Giving Compass' Take:

• Julie Sloane highlights a research paper quantifies a "social tipping point" when large-scale change actually occurs: 1 in 4 people need to take a stand.

• How can funders work to create a critical mass of support for a cause? How can momentum be transformed into real change? 

• Learn more about the dignity mindset for scaling social change.


When organizations turn a blind eye to sexual harassment in the workplace, how many people need to take a stand before the behavior is no longer seen as normal?

According to a new paper published in Science, there is a quantifiable answer: roughly 25% of people need to take a stand before large-scale social change occurs. This idea of a social tipping point applies to standards in the workplace, and any type of movement or initiative.

Online, people develop norms about everything from what type of content is acceptable to post on social media, to how civil or uncivil to be in their language.
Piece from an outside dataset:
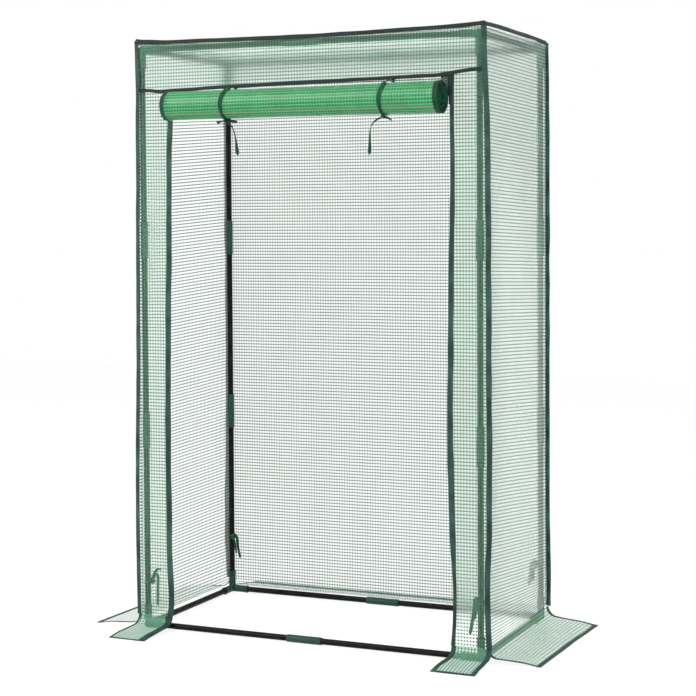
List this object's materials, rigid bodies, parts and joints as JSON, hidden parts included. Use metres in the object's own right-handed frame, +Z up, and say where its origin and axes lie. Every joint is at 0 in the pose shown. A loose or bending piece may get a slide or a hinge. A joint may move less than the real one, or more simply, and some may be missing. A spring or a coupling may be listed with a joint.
{
  "type": "portable greenhouse",
  "caption": "Portable greenhouse: a plug-together tube frame under a fitted grid film cover with ground flaps and a roll-up front door held by tie tapes.",
  "frame": {"origin": "on the ground, under the middle of the cover", "axes": "+Z up, -Y out of the doorway, +X to the right as one faces the back wall from the doorway"},
  "size_m": [1.265, 0.784, 1.5933],
  "materials": {
    "black_tube": "satin black powder coat on steel tube",
    "green_plastic": "moulded dark green plastic, lightly textured",
    "grid_film": "clear film over a light green woven grid, bound in dark green tape",
    "rolled_film": "the same grid film rolled up in many layers, so it looks deep green and glossy",
    "tie_tape": "dark green woven tape"
  },
  "bodies": {
    "frame_and_cover": {"back_panel": "grid_film", "bar_base_back_coupler": "green_plastic", "bar_base_back_left": "black_tube", "bar_base_back_right": "black_tube", "bar_base_front_coupler": "green_plastic", "bar_base_front_left": "black_tube", "bar_base_front_right": "black_tube", "bar_base_left": "black_tube", "bar_base_right": "black_tube", "bar_top_back_coupler": "green_plastic", "bar_top_back_left": "black_tube", "bar_top_back_right": "black_tube", "bar_top_front_coupler": "green_plastic", "bar_top_front_left": "black_tube", "bar_top_front_right": "black_tube", "bar_top_left": "black_tube", "bar_top_right": "black_tube", "corner_base_back_left": "green_plastic", "corner_base_back_right": "green_plastic", "corner_base_front_left": "green_plastic", "corner_base_front_right": "green_plastic", "corner_top_back_left": "green_plastic", "corner_top_back_right": "green_plastic", "corner_top_front_left": "green_plastic", "corner_top_front_right": "green_plastic", "front_panel": "grid_film", "left_panel": "grid_film", "post_back_left_coupler_1": "green_plastic", "post_back_left_coupler_2": "green_plastic", "post_back_left_section_1": "black_tube", "post_back_left_section_2": "black_tube", "post_back_left_section_3": "black_tube", "post_back_right_coupler_1": "green_plastic", "post_back_right_coupler_2": "green_plastic", "post_back_right_section_1": "black_tube", "post_back_right_section_2": "black_tube", "post_back_right_section_3": "black_tube", "post_front_left_coupler_1": "green_plastic", "post_front_left_coupler_2": "green_plastic", "post_front_left_section_1": "black_tube", "post_front_left_section_2": "black_tube", "post_front_left_section_3": "black_tube", "post_front_right_coupler_1": "green_plastic", "post_front_right_coupler_2": "green_plastic", "post_front_right_section_1": "black_tube", "post_front_right_section_2": "black_tube", "post_front_right_section_3": "black_tube", "right_panel": "grid_film", "roll_tie_left": "tie_tape", "roll_tie_right": "tie_tape", "roof_panel": "grid_film", "tie_tail_left": "tie_tape", "tie_tail_right": "tie_tape"},
    "door_curtain": {"door_curtain": "grid_film"},
    "door_roll": {"door_roll": "rolled_film"},
    "flap_right": {"flap_right": "grid_film"},
    "flap_left": {"flap_left": "grid_film"},
    "flap_back": {"flap_back": "grid_film"},
    "flap_front_left": {"flap_front_left": "grid_film"},
    "flap_front_right": {"flap_front_right": "grid_film"}
  },
  "joints": [
    {"name": "door_drop", "type": "slide", "parent": "frame_and_cover", "child": "door_curtain", "axis": [0, 0, -1], "range_m": [0, 1.375], "deforming": ["door_curtain", "roll_tie_left", "roll_tie_right", "tie_tail_left", "tie_tail_right"]},
    {"name": "roll_turn", "type": "hinge", "parent": "door_curtain", "child": "door_roll", "pos_m": [0, -0.2983, 1.4225], "axis": [1, 0, 0], "range_deg": [0, 3240]},
    {"name": "flap_right_lift", "type": "hinge", "parent": "frame_and_cover", "child": "flap_right", "pos_m": [0.5008, 0, 0.03829], "axis": [0, -1, 0], "range_deg": [0, 100]},
    {"name": "flap_left_lift", "type": "hinge", "parent": "frame_and_cover", "child": "flap_left", "pos_m": [-0.5008, 0, 0.03829], "axis": [0, 1, 0], "range_deg": [0, 100]},
    {"name": "flap_back_lift", "type": "hinge", "parent": "frame_and_cover", "child": "flap_back", "pos_m": [0, 0.2603, 0.03829], "axis": [1, 0, 0], "range_deg": [0, 100]},
    {"name": "flap_front_left_lift", "type": "hinge", "parent": "frame_and_cover", "child": "flap_front_left", "pos_m": [0, -0.2603, 0.03829], "axis": [-1, 0, 0], "range_deg": [0, 100]},
    {"name": "flap_front_right_lift", "type": "hinge", "parent": "frame_and_cover", "child": "flap_front_right", "pos_m": [0, -0.2603, 0.03829], "axis": [-1, 0, 0], "range_deg": [0, 100]}
  ],
  "couplings": [
    {"joint": "roll_turn", "follows": "door_drop", "rad_per_m": 41.126}
  ]
}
We have recently seen how public attitudes can and do shift on issues like gay marriage, gun laws, or race and gender equality, as well as what beliefs are or aren’t publicly acceptable to voice.
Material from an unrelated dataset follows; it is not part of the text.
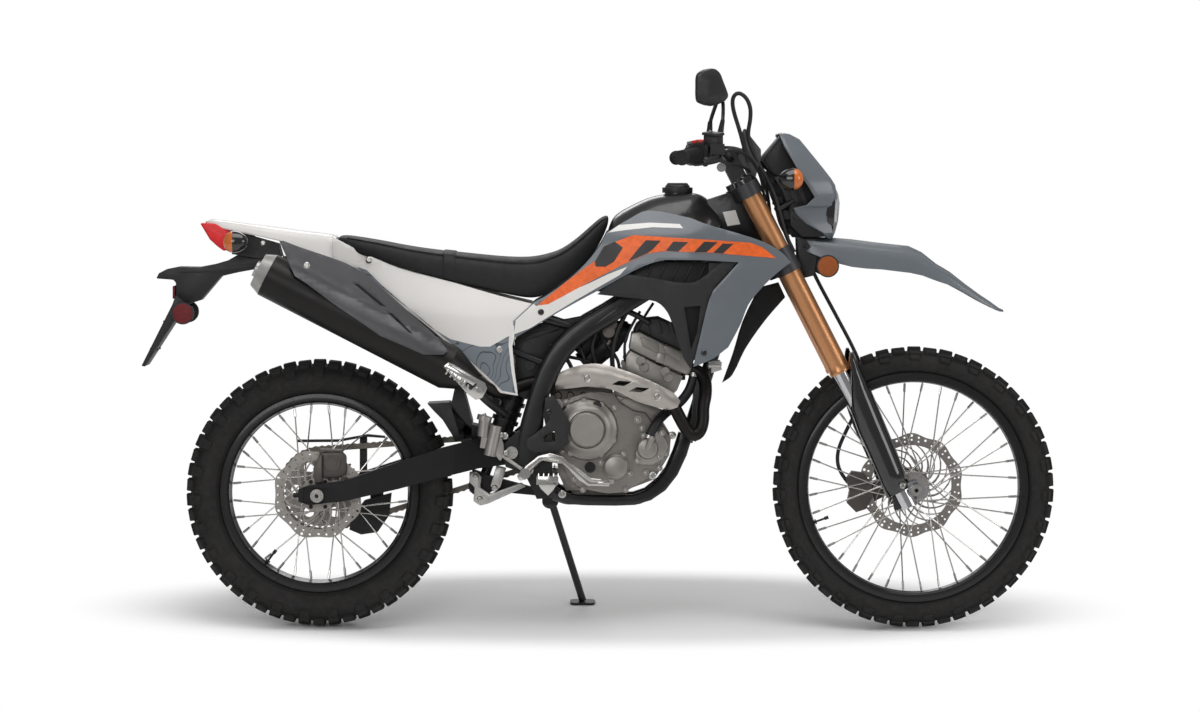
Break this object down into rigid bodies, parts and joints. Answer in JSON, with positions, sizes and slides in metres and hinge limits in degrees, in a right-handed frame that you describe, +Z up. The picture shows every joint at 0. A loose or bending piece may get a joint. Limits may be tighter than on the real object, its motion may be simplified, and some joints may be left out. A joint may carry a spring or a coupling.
{
  "type": "dual sport motorcycle",
  "caption": "Lightweight single cylinder dual sport motorcycle with long travel fork, spoked wheels and knobby tyres, parked leaning on its side stand.",
  "frame": {"origin": "on the floor under the middle of the bounding box", "axes": "+X forward, +Z up, +Y to the rider's left; the machine leans 9 degrees to +Y on its side stand"},
  "size_m": [2.217, 0.831, 1.3911],
  "materials": {
    "axle_steel": "zinc plated",
    "bar_black": "satin",
    "black_gloss": "gloss",
    "black_plastic": "textured",
    "caliper_dark": "cast",
    "cap_silver": "satin",
    "chain_steel": "satin",
    "clamp_grey": "satin",
    "disc_steel": "brushed",
    "engine_dark": "satin",
    "engine_grey": "cast",
    "exhaust_steel": "satin",
    "fork_chrome": "polished",
    "fork_gold": "anodised",
    "frame_black": "satin",
    "grip_rubber": "matte",
    "guard_grey": "satin",
    "hub_silver": "satin",
    "lens_amber": "gloss",
    "lens_clear": "clear",
    "lens_red": "gloss",
    "muffler_black": "satin",
    "panel_grey": "gloss",
    "panel_white": "gloss",
    "radiator_alloy": "matte",
    "rim_black": "satin",
    "seat_vinyl": "grained",
    "shield_steel": "satin",
    "spring_steel": "satin",
    "swingarm_metal": "satin",
    "tank_black": "gloss",
    "tyre_rubber": "matte"
  },
  "bodies": {
    "chassis": {"swingarm": "swingarm_metal", "rear_axle": "axle_steel", "chain": "chain_steel", "chain_guards": "black_plastic", "frame": "frame_black", "subframe": "frame_black", "shock": "spring_steel", "shock_linkage": "swingarm_metal", "engine_cases": "engine_grey", "engine_covers": "engine_dark", "cylinder": "engine_grey", "cylinder_head": "engine_grey", "intake": "black_plastic", "exhaust_pipe": "exhaust_steel", "muffler": "muffler_black", "muffler_cap": "cap_silver", "muffler_guard": "guard_grey", "heat_shield": "shield_steel", "fuel_tank": "tank_black", "tank_cap": "black_plastic", "seat": "seat_vinyl", "shrouds": "panel_grey", "shroud_inserts": "black_plastic", "side_panels": "panel_white", "tail_cowl": "panel_white", "tail_lamp": "lens_red", "radiator": "radiator_alloy", "plate_holder": "black_plastic", "rear_indicators": "lens_amber", "rider_pegs": "axle_steel", "foot_levers": "axle_steel", "rear_mudguards": "black_plastic", "rear_brake": "caliper_dark"},
    "side_stand": {"side_stand": "frame_black"},
    "steering": {"triple_clamps": "clamp_grey", "fork_tubes": "fork_gold", "fork_legs": "fork_chrome", "fork_guards": "black_gloss", "front_axle": "axle_steel", "handlebar": "bar_black", "grips": "grip_rubber", "hand_controls": "black_plastic", "mirrors": "black_plastic", "headlight_lens": "lens_clear", "headlight_cowl": "panel_grey", "headlight_housing": "black_plastic", "front_indicators": "lens_amber", "front_fender": "panel_grey", "front_caliper": "caliper_dark"},
    "front_wheel": {"front_tyre": "tyre_rubber", "front_rim": "rim_black", "front_hub": "hub_silver", "front_disc": "disc_steel"},
    "rear_wheel": {"rear_tyre": "tyre_rubber", "rear_rim": "rim_black", "rear_hub": "hub_silver", "rear_disc": "disc_steel", "rear_sprocket": "disc_steel"}
  },
  "joints": [
    {"name": "rear_wheel_spin", "type": "hinge", "parent": "chassis", "child": "rear_wheel", "pos_m": [-0.6795, -0.12833, 0.3235], "axis": [0, 0.9877, -0.1564], "continuous": true},
    {"name": "steering", "type": "hinge", "parent": "chassis", "child": "steering", "pos_m": [0.39083, -0.03251, 0.92844], "axis": [-0.4571, 0.1391, 0.8785], "range_deg": [-45, 45]},
    {"name": "front_wheel_spin", "type": "hinge", "parent": "steering", "child": "front_wheel", "pos_m": [0.7655, -0.12551, 0.34128], "axis": [0, 0.9877, -0.1564], "continuous": true},
    {"name": "side_stand_fold", "type": "hinge", "parent": "chassis", "child": "side_stand", "pos_m": [-0.1195, -0.02162, 0.28129], "axis": [0, 0.9703, 0.2419], "range_deg": [0, 100]}
  ]
}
Over the past 50 years, many studies of organizations and community change have attempted to identify the critical size needed for a tipping point, purely based on observation. These studies have speculated that tipping points can range anywhere between 10% and 40%.

The problem for scientists has been that real world social dynamics are complicated, and it isn’t possible to replay history in precisely the same way to accurately measure how outcomes would have been different if an activist group had been larger or smaller.